SAN FRANCISCO - Robert Koch Gallery is pleased to present Dylan, an exhibition of black and white photographs of Bob Dylan by American photographers John Cohen, Barry Feinstein, and Jim Marshall, artists who produced many of the iconic Dylan album covers. These photographers had unique and personal access to the artist and his life offstage. Collectively, their photographs form an intimate portrait of the artist, as well as tell the story of Dylan's evolving persona as an international icon and the voice of a generation.
In 1962, a young John Cohen and the 21-year-old songwriter Bob Dylan went to Cohen's East Village loft and rooftop for a few hours to make some photos in "a moment of invention... without planning, and with the freedom that comes from uncertainty," recalls Cohen.

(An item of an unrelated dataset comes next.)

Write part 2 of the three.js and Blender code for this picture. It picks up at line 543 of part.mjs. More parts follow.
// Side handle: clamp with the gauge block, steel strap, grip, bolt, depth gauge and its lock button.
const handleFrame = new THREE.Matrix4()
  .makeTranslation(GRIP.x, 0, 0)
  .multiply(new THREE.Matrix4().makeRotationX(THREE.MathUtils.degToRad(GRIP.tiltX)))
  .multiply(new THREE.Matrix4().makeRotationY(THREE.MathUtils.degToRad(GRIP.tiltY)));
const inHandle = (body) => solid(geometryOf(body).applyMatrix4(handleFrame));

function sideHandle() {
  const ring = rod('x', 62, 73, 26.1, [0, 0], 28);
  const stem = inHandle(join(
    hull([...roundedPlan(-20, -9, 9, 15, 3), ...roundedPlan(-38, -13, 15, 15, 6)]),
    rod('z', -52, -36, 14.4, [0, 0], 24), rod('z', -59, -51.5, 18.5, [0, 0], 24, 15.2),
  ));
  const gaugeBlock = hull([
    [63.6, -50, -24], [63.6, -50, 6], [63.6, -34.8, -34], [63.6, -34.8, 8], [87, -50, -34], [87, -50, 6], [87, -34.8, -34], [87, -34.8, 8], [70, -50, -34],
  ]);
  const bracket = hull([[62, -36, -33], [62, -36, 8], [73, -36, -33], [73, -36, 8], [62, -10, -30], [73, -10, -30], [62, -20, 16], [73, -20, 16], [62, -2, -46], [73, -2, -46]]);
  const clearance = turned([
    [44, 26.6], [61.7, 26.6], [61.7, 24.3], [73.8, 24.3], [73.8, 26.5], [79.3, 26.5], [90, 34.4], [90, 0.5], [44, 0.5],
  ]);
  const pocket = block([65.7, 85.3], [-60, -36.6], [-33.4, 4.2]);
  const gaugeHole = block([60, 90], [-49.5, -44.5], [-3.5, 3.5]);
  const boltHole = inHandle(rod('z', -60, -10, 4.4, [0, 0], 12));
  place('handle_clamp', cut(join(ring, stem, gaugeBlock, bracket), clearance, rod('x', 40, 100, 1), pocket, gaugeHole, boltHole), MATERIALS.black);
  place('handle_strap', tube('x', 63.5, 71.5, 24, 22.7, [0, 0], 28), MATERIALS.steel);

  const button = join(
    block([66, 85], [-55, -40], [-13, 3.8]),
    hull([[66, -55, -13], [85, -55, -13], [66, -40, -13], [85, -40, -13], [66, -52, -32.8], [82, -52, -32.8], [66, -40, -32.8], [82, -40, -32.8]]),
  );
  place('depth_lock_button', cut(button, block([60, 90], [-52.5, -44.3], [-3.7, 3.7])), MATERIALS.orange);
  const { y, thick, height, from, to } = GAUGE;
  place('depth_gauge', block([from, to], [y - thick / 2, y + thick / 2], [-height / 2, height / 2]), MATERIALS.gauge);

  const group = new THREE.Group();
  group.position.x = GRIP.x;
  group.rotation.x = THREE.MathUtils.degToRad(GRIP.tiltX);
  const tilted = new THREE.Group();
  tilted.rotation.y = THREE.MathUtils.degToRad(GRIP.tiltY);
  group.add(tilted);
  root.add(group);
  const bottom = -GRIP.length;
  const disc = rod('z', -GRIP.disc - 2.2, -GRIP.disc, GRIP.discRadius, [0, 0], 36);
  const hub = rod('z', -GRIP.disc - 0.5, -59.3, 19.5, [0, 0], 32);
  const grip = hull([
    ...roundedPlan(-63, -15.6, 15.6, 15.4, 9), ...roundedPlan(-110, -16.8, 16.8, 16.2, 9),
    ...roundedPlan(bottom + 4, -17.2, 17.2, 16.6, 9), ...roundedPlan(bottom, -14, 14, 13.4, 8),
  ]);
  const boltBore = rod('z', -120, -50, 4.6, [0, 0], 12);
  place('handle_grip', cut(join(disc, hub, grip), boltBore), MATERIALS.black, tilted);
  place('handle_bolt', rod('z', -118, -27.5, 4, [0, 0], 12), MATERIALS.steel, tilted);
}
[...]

John Cohen's early photographs of Bob Dylan reveal the soon-to-be-legendary musician on the cusp of fame, just before the release of his revelatory self-titled first album.

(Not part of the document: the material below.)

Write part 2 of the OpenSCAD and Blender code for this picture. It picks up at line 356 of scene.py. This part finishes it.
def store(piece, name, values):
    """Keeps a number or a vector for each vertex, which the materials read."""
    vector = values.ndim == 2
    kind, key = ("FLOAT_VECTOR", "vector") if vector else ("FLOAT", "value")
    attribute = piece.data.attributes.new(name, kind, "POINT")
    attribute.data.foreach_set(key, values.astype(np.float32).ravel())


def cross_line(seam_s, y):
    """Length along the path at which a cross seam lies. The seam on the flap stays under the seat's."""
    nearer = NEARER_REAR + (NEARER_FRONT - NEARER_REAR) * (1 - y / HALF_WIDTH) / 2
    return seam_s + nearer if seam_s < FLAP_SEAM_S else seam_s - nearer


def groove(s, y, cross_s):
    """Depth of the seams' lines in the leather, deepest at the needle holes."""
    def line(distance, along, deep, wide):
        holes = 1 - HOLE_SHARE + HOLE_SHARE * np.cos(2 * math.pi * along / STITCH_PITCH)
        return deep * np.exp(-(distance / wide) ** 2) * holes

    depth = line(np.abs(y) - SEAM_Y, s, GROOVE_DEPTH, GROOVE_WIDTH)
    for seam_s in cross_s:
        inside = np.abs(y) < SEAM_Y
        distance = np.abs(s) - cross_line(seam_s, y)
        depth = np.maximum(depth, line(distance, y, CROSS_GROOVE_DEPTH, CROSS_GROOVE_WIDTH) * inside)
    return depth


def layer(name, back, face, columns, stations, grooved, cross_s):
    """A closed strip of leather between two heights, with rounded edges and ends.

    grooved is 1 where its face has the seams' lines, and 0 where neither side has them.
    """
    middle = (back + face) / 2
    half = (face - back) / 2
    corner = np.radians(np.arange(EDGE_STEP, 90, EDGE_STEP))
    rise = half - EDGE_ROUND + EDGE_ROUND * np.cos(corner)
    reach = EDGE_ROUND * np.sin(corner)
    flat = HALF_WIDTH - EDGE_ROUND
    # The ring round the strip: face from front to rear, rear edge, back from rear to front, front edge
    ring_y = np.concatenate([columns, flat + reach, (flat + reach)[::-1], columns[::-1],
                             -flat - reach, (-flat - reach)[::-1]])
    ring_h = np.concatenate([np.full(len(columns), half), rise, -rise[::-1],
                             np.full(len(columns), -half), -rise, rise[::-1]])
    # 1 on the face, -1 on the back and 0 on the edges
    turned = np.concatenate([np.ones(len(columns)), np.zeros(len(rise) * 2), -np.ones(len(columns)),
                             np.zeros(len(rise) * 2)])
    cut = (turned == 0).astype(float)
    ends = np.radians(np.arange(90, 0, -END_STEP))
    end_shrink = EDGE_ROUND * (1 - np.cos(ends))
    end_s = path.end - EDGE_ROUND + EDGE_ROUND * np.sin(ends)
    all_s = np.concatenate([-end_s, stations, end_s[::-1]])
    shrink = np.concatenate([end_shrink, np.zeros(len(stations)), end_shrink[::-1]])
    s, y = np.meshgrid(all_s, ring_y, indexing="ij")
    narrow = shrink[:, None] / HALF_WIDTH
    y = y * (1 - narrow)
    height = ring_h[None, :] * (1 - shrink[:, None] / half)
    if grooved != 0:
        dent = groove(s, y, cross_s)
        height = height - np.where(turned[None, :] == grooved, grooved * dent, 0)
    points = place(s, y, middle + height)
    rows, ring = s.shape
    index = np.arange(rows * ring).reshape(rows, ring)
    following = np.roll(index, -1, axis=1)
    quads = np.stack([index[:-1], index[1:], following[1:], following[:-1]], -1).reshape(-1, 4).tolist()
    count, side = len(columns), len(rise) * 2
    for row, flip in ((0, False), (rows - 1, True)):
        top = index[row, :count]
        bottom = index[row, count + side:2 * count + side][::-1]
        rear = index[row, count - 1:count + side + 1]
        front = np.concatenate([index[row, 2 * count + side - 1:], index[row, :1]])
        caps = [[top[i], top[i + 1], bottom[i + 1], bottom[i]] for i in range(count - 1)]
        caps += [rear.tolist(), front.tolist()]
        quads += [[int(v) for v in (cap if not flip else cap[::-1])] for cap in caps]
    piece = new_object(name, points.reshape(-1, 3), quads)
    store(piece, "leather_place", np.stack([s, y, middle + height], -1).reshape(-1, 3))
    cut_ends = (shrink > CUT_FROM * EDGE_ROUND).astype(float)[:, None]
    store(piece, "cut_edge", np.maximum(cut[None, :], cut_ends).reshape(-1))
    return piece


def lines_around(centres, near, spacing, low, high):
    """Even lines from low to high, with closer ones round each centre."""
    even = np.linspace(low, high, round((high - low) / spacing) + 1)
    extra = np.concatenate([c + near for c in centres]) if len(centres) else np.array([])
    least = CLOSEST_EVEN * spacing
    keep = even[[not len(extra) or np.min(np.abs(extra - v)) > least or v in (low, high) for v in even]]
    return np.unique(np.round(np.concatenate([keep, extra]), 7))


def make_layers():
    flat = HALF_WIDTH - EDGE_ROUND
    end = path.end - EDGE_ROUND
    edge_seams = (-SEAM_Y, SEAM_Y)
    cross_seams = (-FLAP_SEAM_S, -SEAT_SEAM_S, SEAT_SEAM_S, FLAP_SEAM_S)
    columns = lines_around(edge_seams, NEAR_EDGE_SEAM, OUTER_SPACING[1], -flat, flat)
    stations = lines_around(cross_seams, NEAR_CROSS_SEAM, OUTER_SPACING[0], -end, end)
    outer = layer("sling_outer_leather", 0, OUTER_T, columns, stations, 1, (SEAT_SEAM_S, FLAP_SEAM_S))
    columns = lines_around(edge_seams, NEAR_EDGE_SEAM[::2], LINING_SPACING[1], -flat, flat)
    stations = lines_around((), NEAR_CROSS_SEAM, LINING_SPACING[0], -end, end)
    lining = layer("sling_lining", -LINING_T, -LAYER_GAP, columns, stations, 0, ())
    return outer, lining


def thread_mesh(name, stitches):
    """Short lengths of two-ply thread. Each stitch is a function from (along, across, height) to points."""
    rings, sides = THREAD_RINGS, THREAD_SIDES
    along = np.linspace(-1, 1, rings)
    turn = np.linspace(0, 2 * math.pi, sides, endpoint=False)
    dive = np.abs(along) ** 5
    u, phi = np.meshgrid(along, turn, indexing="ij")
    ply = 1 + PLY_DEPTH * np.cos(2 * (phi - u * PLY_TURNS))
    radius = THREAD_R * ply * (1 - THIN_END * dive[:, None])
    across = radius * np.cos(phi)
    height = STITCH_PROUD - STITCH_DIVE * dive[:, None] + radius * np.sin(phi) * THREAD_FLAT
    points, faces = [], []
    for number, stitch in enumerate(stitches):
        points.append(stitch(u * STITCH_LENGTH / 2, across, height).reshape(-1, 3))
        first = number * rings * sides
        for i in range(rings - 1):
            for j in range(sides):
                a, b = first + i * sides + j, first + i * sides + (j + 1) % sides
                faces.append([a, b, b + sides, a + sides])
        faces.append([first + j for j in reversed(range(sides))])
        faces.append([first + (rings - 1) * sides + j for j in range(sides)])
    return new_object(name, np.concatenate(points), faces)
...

Barry Feinstein went on tour with Dylan and, as Jim Marshall says in his introduction to Early Dylan: Photographs by Barry Feinstein, Daniel Kramer and Jim Marshall (Bulfinch Press, 1999), "Barry's... photographs are those of an insider working with Bobby; mine are those of a kind of outsider looking in." Feinstein captured movingly candid moments in his life, while Marshall revealed Dylan as a disillusioned iconoclast.
Bob Dylan not only revolutionized popular music by incorporating poetry in his folk and rock compositions, he also helped create a more inclusive and progressive social consciousness in American culture. "It was as if we were in some worldwide musical stage show and Bob Dylan was writing the lyrics for the entire production," writes Arlo Guthrie in Early Dylan. Like No Direction Home, Martin Scorsese's documentary on Dylan's early career, released in October of 2005, this extraordinary group of photographs reveals Dylan to be the deeply inspired center of a worldwide musical and cultural upheaval, the effects of which still resonate today.